Key features of Charities

There a few key features that charitable status bring that you are to be aware of

Asset lock: No-one technically owns a charity. It is held in trust by the directors for a duration, but no-one has shareholding or ownership of the organisation. This means that it can’t be sold for personal profit. This principle is called an asset lock. For example, if a charity gets donated a building, that building will be kept in the organisation. The asset lock prevents the directors from selling it for personal profit.

Directors and pay: Directors of charities cannot be paid for their work. In a private company such as a Company Limited by Shares, directors can get paid for their duties. In a charity, only employees can be paid.

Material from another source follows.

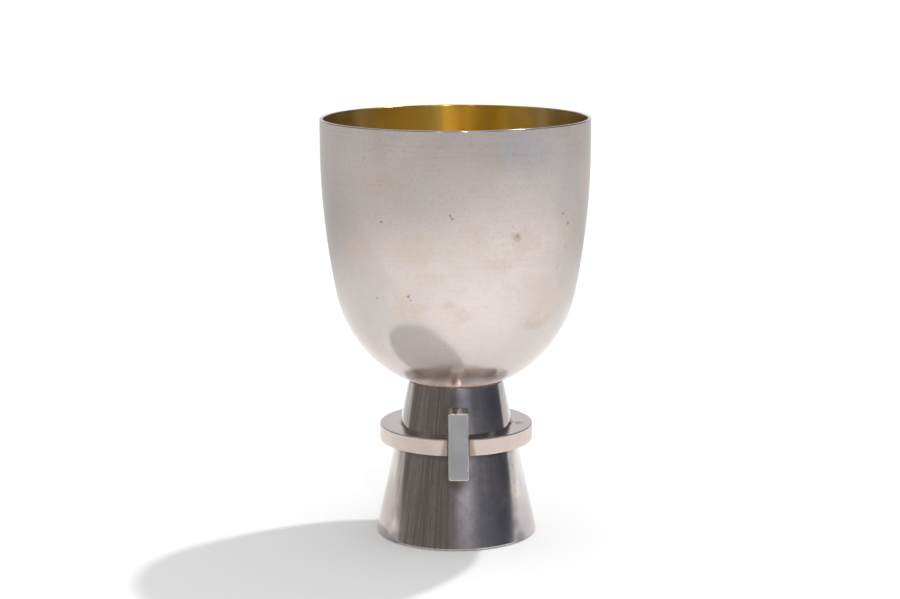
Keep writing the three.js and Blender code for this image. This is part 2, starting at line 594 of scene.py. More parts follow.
@dataclass(frozen=True)
class SatinSilver:
    """The bowl's outside: silver scoured round with a fine abrasive, clouded by handling.

    Broad patches of painted shade at the two sides and of painted highlight right of the front, blue
    patches, stains and specks are given by their turn from the front and their drop below the rim. The
    underside, within two distances from the axis, is rougher. Waves are counted for each metre, marks of
    turning for each tenth of a metre.
    """

    clean: Colour = (0.685, 0.61, 0.58)
    cool: Colour = (0.632, 0.585, 0.58)
    warm: Colour = (0.685, 0.583, 0.53)
    # dull tone: used for the turning marks, and as the painted shade of the side patches
    dull_and_painted_shade: Colour = (0.55, 0.50, 0.485)
    # painted highlight: the tone of the lighter patches
    bright: Colour = (0.76, 0.68, 0.65)
    blue: Colour = (0.575, 0.575, 0.605)
    peach: Colour = (0.64, 0.53, 0.455)
    brown: Colour = (0.40, 0.30, 0.23)
    speck: Colour = (0.20, 0.16, 0.15)
    roughness: tuple[float, float] = (0.13, 0.18)
    underside: tuple[float, float] = (28.0 * MM, 35.0 * MM)
    underside_rougher: float = 0.1
    stretch: float = 0.6
    cloud_waves: float = 22.0
    haze_waves: float = 50.6
    mottle_waves: float = 900.0
    dent_waves: float = 34.0
    dent_depth: float = 3.0e-5
    mark_lines: float = 260.0
    mark_drift: float = 30.0
    mark_depth: float = 1.8e-6
    mottle_depth: float = 1.0e-6
    blue_patches: tuple[Mark, ...] = marks_mm(
        (31.0, 9.0, 17.0, 0.55), (52.0, 20.0, 18.0, 0.5), (-75.0, 25.0, 20.0, 0.4),
    )
    # painted shade: darker patches at the two sides, where the bowl mirrors a darker table
    painted_shade_patches: tuple[Mark, ...] = marks_mm(
        (-62.0, 60.0, 40.0, 0.95), (70.0, 60.0, 32.0, 0.8),
    )
    # painted highlight: lighter patches right of the front
    painted_highlight_patches: tuple[Mark, ...] = marks_mm(
        (26.0, 34.0, 27.0, 1.0), (8.0, 70.0, 24.0, 0.8),
    )
    peach_stains: tuple[Mark, ...] = marks_mm(
        (-19.3, 44.2, 11.0, 0.5), (-15.0, 54.0, 9.0, 0.4), (28.0, 42.0, 9.0, 0.4),
        (17.0, 48.5, 8.0, 0.4), (-52.0, 44.0, 12.0, 0.4), (-28.4, 65.4, 6.0, 0.8),
        (-21.0, 68.0, 5.5, 0.7), (-3.3, 63.7, 5.0, 0.75), (0.0, 68.0, 5.0, 0.4),
        (47.0, 66.0, 11.0, 0.45),
    )
    brown_stains: tuple[Mark, ...] = marks_mm(
        (24.8, 38.9, 2.4, 0.45), (35.0, 72.6, 3.4, 0.24), (39.0, 73.8, 3.4, 0.28),
        (43.0, 73.6, 3.2, 0.28), (47.5, 71.5, 3.2, 0.22), (-42.0, 11.0, 1.0, 0.4),
        (53.6, 45.2, 1.1, 0.5), (49.0, 52.0, 1.4, 0.3),
    )
    specks: tuple[Mark, ...] = marks_mm(
        (-3.8, 30.2, 0.7, 0.7), (-3.0, 31.4, 0.8, 0.6), (-33.9, 33.6, 0.7, 0.7),
        (49.7, 32.2, 0.9, 0.7), (54.0, 36.3, 1.1, 0.6), (25.2, 38.6, 0.8, 0.5),
        (-23.2, 60.8, 0.9, 0.7), (-22.0, 62.0, 0.7, 0.5), (-40.0, 62.4, 0.7, 0.5),
    )

    def material(self, bowl: Bowl) -> bpy.types.Material:
        """Clouds of cool and warm tone, patches of painted shade and painted highlight, stains and specks,
        fine marks round the bowl, soft dents.

        Args:
            bowl: The bowl, which says where a mark lies.

        Returns:
            The material.
        """
        weave = Weave("satin_silver_outside")
        place = weave.place()
        cloud = weave.noise(place, self.cloud_waves, 3.0, 0.55, 0.4)
        haze = weave.noise(place, self.haze_waves, 4.0, 0.6, 0.6)
        mottle = weave.noise(place, self.mottle_waves, 2.0, 0.5)
        marks = weave.turning_marks(self.mark_lines, self.mark_drift)
        ragged = weave.stirred(place, 150.0, 16.0 * MM)
        torn = weave.stirred(place, 700.0, 3.5 * MM)
        fine = weave.stirred(place, 1600.0, 1.4 * MM)
        tone = weave.blend(weave.span(cloud, 0.42, 0.68), self.clean, self.cool)
        tone = weave.blend(weave.span(haze, 0.45, 0.7, 0.0, 0.9), tone, self.warm)
        # the first two kinds are painted shade and painted highlight; blue patches and stains follow
        for where, patches, colour in (
            (ragged, self.painted_shade_patches, self.dull_and_painted_shade),
            (ragged, self.painted_highlight_patches, self.bright),
            (ragged, self.blue_patches, self.blue),
            (ragged, self.peach_stains, self.peach),
            (torn, self.brown_stains, self.brown),
        ):
            tone = weave.blend(weave.marks(where, patches, bowl.spot), tone, colour)
        tone = weave.blend(weave.span(mottle, 0.5, 0.75, 0.0, 0.16), tone, self.brown)
        tone = weave.blend(weave.span(marks, 0.45, 0.8, 0.0, 0.25), tone, self.dull_and_painted_shade)
        tone = weave.blend(weave.marks(fine, self.specks, bowl.spot), tone, self.speck)
        rough = weave.maths(
            "ADD", weave.span(haze, 0.3, 0.7, *self.roughness), weave.span(marks, 0.2, 0.8, -0.015, 0.015)
        )
        underside = weave.span(weave.from_axis(place), *self.underside, self.underside_rougher, 0.0)
        rough = weave.maths("ADD", rough, underside)
        normal = weave.bumps(weave.noise(place, self.dent_waves, 1.0), self.dent_depth)
        normal = weave.bumps(marks, self.mark_depth, normal)
        normal = weave.bumps(mottle, self.mottle_depth, normal)
        return weave.metal(tone, rough, self.stretch, normal)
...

Employees cannot be directors: Employees of a charity cannot be directors of that same charity. Directors will be separate from the employees however, it is possible for employees such as the CEO to be in attendance at board meetings.

While many social enterprise in Ireland are trading charities, in many cases, they do not necessarily need to be.

More information can be found at the Charities Regulator Website:

4.2 What legal structure is right for you

As you can see, a social enterprise can be many forms. There is no single right answer in legally setting it up in the first place. Bear in mind a number of factors when you are considering your social enterprise formation:

How much will each legal entity cost?

What are the reporting obligations?

What finance do I need?

Is charitable status important?

Who will be a director? Who will be CEO?

Is there any requirement from potential funders to be set up a particular way?

If you need help in selecting a structure, it is best to seek assistance from an accountant or solicitor. Chatting to a professional can greatly reduce the chance of error and can help you in getting your social enterprise started on the right foot from day one. You can also seek advice from your Local Enterprise Office or through any of the Local Development Companies that may be able to offer support and advice.